1. 利用規約(Terms of Service)を再確認せよ
著作権法以前の問題として、意外と見落としがちなのが、使用するAIサービスの「利用規約」です。
- そのサービスは、生成物の「商用利用」を認めていますか?(無料プランでは不可、というケースも多いです)
- 生成物の権利帰属はどう規定されていますか?
- 他者の権利侵害が発生した場合の免責事項はどうなっていますか?
会社の公式年賀状は、立派な「商用・業務利用」にあたります。規約違反でアカウントが停止されたり、損害賠償を請求されたりしては目も当てられません。2025年版の最新規約を必ずチェックしましょう。
2. 「類似性チェック」をルーチンワークに
AIが生成した画像をそのまま使う前に、必ずひと手間かけましょう。Google画像検索などのツールを使い、生成された画像が、既存の有名なキャラクターやイラストに酷似していないか確認するのです。

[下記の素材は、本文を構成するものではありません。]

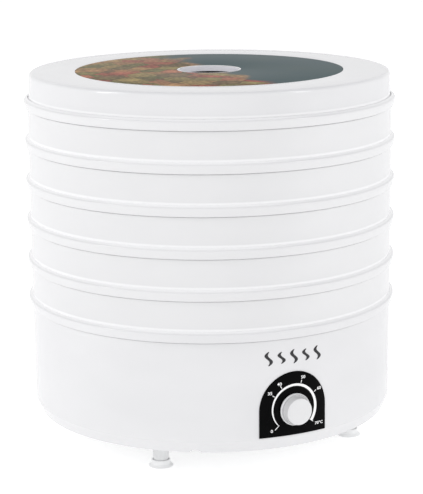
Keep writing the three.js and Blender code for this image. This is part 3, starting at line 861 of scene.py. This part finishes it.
def make_air_sign():
    """A generic sign above the dial: a row of rising, wavy strokes of warm air."""
    bm = bmesh.new()
    strokes = 5
    spacing = 11.5
    middle = (panel_high.z + base_high.z - BAND_HEIGHT) / 2 - 1.5
    for i in range(strokes):
        x0 = (i - (strokes - 1) / 2) * spacing
        tall = 12.0 if i % 2 == 0 else 10.0
        edges = []
        for step in range(25):
            part = step / 24
            x = x0 + 2.2 * math.sin(2 * math.pi * part)
            z = middle + tall * (part - 0.5)
            width = 0.8 + 2.6 * math.sin(math.pi * part) ** 0.6
            edges.append(((x - width / 2, z), (x + width / 2, z)))
        print_strip(bm, edges, WALL_RADIUS - 0.12, 0.22)
    place("air_sign", mesh_from(bm, "air_sign", 30), dark_print, "base", "white_shell")


def make_knob():
    depth = knob_high.y - knob_low.y
    bm = bmesh.new()
    lathe(bm, [
        (SPINDLE_BORE, 2.9),
        (5.6, 2.9),
        (5.6, 3.4),
        (9.3, 3.2),
        (9.7, 0),
        (13.7, 0, 0.3),
        (13.7, 1.1, 0.7),
        (13.1, 2.2, 0.4),
        (12.7, 1.3, 0.3),
        (11.8, 1.2, 0.3),
        (11.3, depth, 0.8),
        (0, depth),
        (0, KNOB_SOCKET),
        (SPINDLE_BORE, KNOB_SOCKET),
    ], 96, True, Matrix.Translation((0, knob_high.y, KNOB_Z)) @ TOWARDS_FRONT)
    place("knob_shell", mesh_from(bm, "knob_shell", 40), white_knob, "knob", "white_knob", ["knob"])


# ---------------------------------------------------------------- the lid's printed disc

def make_label():
    bm = bmesh.new()
    lathe(bm, [
        (VENT_RADIUS + 1.5, label_low.z),
        (label_high.x, label_low.z),
        (label_high.x, label_high.z, 0.1),
        (VENT_RADIUS + 1.5, label_high.z, 0.1),
    ])
    mesh = mesh_from(bm, "label_disc", 40)
    place("label_disc", mesh, label_material(), "lid", "label_print", ["lid_label"])


PRODUCE_COLORS = [
    (0.0, (0.30, 0.07, 0.05)),
    (0.25, (0.42, 0.18, 0.10)),
    (0.5, (0.34, 0.25, 0.10)),
    (0.75, (0.16, 0.15, 0.06)),
    (1.0, (0.22, 0.12, 0.07)),
]


def label_material():
    """A generic produce print made by noise: warm rounds on one side, slate green on the other."""
    material, shader = new_material("label_print", (0.1, 0.14, 0.13), 0.35)
    shader.inputs["Specular IOR Level"].default_value = 0.012
    point = object_point(material, (1 / MM, 1 / MM, 0))
    axes = node(material, "ShaderNodeSeparateXYZ")
    link(material, point, axes.inputs[0])
    rounds = node(material, "ShaderNodeTexVoronoi")
    rounds.inputs["Scale"].default_value = 0.05
    link(material, point, rounds.inputs["Vector"])
    pick = node(material, "ShaderNodeSeparateXYZ")
    link(material, rounds.outputs["Color"], pick.inputs[0])
    middle = edge(material, rounds.outputs["Distance"], 0.6, 0.1)
    fine = edge(material, noise(material, 260.0, 5.0), 0.36, 0.64)
    detail = calculate(material, "ADD", calculate(material, "MULTIPLY", middle, 0.4),
                       calculate(material, "MULTIPLY", fine, 0.5))
    flesh = node(material, "ShaderNodeHueSaturation")
    link(material, ramp(material, pick.outputs["X"], PRODUCE_COLORS), flesh.inputs["Color"])
    link(material, calculate(material, "ADD", 0.5, detail), flesh.inputs["Value"])
    clouds = noise(material, 12.0, 3.0)
    slate = ramp(material, clouds, [(0.3, (0.065, 0.10, 0.098)), (0.7, (0.045, 0.085, 0.10))])
    wobble = remap(material, noise(material, 22.0, 4.0), -40, 40)
    side = edge(material, calculate(material, "ADD", axes.outputs["X"], wobble), 14, -6)
    link(material, mix(material, side, slate, flesh.outputs["Color"]), shader.inputs["Base Color"])
    bump(material, shader, noise(material, 60.0, 2.0), 0.04, 0.0003)
    return material


# ---------------------------------------------------------------- stage, lights and camera

CAMERA_AZIMUTH = math.radians(-25.1)
CAMERA_DISTANCE = 1.560
CAMERA_HEIGHT = 0.4896 + base_low.z * MM
CAMERA_PITCH = math.radians(11.12)
CAMERA_ROLL = math.radians(-0.54)


def make_camera():
    camera = bpy.data.objects.new("camera", bpy.data.cameras.new("camera"))
    bpy.context.scene.collection.objects.link(camera)
    camera.data.sensor_width = 36
    camera.data.lens = 129.6
    camera.data.shift_x = 0.0024
    camera.data.shift_y = -0.0956
    spot = Matrix.Translation((
        CAMERA_DISTANCE * math.sin(CAMERA_AZIMUTH),
        -CAMERA_DISTANCE * math.cos(CAMERA_AZIMUTH),
        CAMERA_HEIGHT,
    ))
    turn = Matrix.Rotation(CAMERA_AZIMUTH, 4, "Z")
    tilt = Matrix.Rotation(math.pi / 2 - CAMERA_PITCH, 4, "X")
    roll = Matrix.Rotation(CAMERA_ROLL, 4, "Z")
    camera.matrix_world = spot @ turn @ tilt @ roll
    bpy.context.scene.camera = camera


def make_floor():
    bm = bmesh.new()
    half = 12000
    places = ((-half, -half), (half, -half), (half, half), (-half, half))
    corners = [bm.verts.new((x, y, -0.2)) for x, y in places]
    bm.faces.new(corners)
    mesh = mesh_from(bm, "floor", 40)
    material, shader = new_material("floor", (0.7, 0.7, 0.7), 0.6)
    grain = noise(material, 3.0, 2.0)
    pale = ramp(material, grain, [(0.3, (0.69, 0.69, 0.69)), (0.7, (0.71, 0.71, 0.71))])
    link(material, pale, shader.inputs["Base Color"])
    shader.inputs["Specular IOR Level"].default_value = 0.1
    shader.inputs["Emission Color"].default_value = (1, 1, 1, 1)
    shader.inputs["Emission Strength"].default_value = 0.5
    mesh.materials.append(material)
    obj = bpy.data.objects.new("floor", mesh)
    bpy.context.scene.collection.objects.link(obj)


def softbox(name, azimuth, elevation, distance, width, height, power):
    """A soft light at an angle from the camera's own direction, aimed at the middle of the drum."""
    light = bpy.data.lights.new(name, "AREA")
    light.shape = "RECTANGLE"
    light.size = width
    light.size_y = height
    light.energy = power
    obj = bpy.data.objects.new(name, light)
    bpy.context.scene.collection.objects.link(obj)
    a = CAMERA_AZIMUTH + math.radians(azimuth)
    e = math.radians(elevation)
    away = Vector((math.sin(a) * math.cos(e), -math.cos(a) * math.cos(e), math.sin(e)))
    obj.location = Vector((0, 0, 0.16)) + away * distance
    obj.rotation_mode = "QUATERNION"
    obj.rotation_quaternion = away.to_track_quat("Z", "Y")


def make_lights():
    softbox("left_box", -68, 32, 1.7, 0.2, 1.0, 6.0)
    softbox("right_box", 59, 32, 1.7, 0.2, 1.0, 4.0)
    world = bpy.data.worlds.new("studio")
    world.use_nodes = True
    background = world.node_tree.nodes["Background"]
    axes = node(world, "ShaderNodeSeparateXYZ")
    link(world, node(world, "ShaderNodeTexCoord").outputs["Generated"], axes.inputs[0])
    overhead = edge(world, axes.outputs["Z"], 0.35, 0.95)
    link(world, mix(world, overhead, (1, 1, 1), (0.5, 0.5, 0.53)), background.inputs["Color"])
    background.inputs["Strength"].default_value = 1.0
    bpy.context.scene.world = world
    bpy.context.scene.view_settings.view_transform = "Standard"


# ---------------------------------------------------------------- the whole

make_camera()
paint_cad_nodes()
make_base()
make_cover()
make_feet()
make_grille()
make_gland()
make_panel()
make_dial()
make_air_sign()
make_knob()
make_trays()
make_lid()
make_label()
make_floor()
make_lights()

特に干支である「馬」は、競走馬、アニメ、ゲームなど、既存の著作物が多いモチーフです。無意識の「パクリ」を防ぐための、最低限の防波堤となります。
3. 「人間の手」を加え、魂を吹き込む
これが最も確実かつ、本質的な対策です。
AIが生成したものを「完成品」とするのではなく、あくまで「下書き」や「素材パーツ」として扱いましょう。そこから社内のデザイナーが加筆・修正を行ったり、複数の素材を組み合わせてコラージュしたり、自社のメッセージに合わせて大きく加工するのです。
AIが出力した生のデータに、人間が明確に手を加えることで、その加工部分について確実に「人間の著作権」を発生させることができます。

このイラストのように、AIが提示した「2025」の惰性を、人間が意思を持って「2026」へと書き換えていく。そんな姿勢こそが、法的リスクを回避し、同時にオリジナリティのある年賀状を作る秘訣と言えるでしょう。
おわりに:技術が進化するほど、「人間」が問われる
「ナノバナナ」の衝撃は、AIが到達した表現力の高さを私たちに見せつけました。しかし、どれほどAIが進化しても、それがビジネスの文脈で使われる限り、最終的な責任を負うのは人間です。
年賀状の本質は、一年間の感謝と、新しい年への変わらぬお付き合いをお願いする「心」を伝えることにあります。
コンプライアンスという強固な土台の上で、最新技術も賢く取り入れながら、相手の心に届く一枚を準備する。そんな「リーガルマインドを持ったクリエイティビティ」こそが、AI全盛期の2026年を勝ち抜く企業の条件になるのかもしれません。
皆様、少々早いですが、どうぞ良いお年をお迎えください。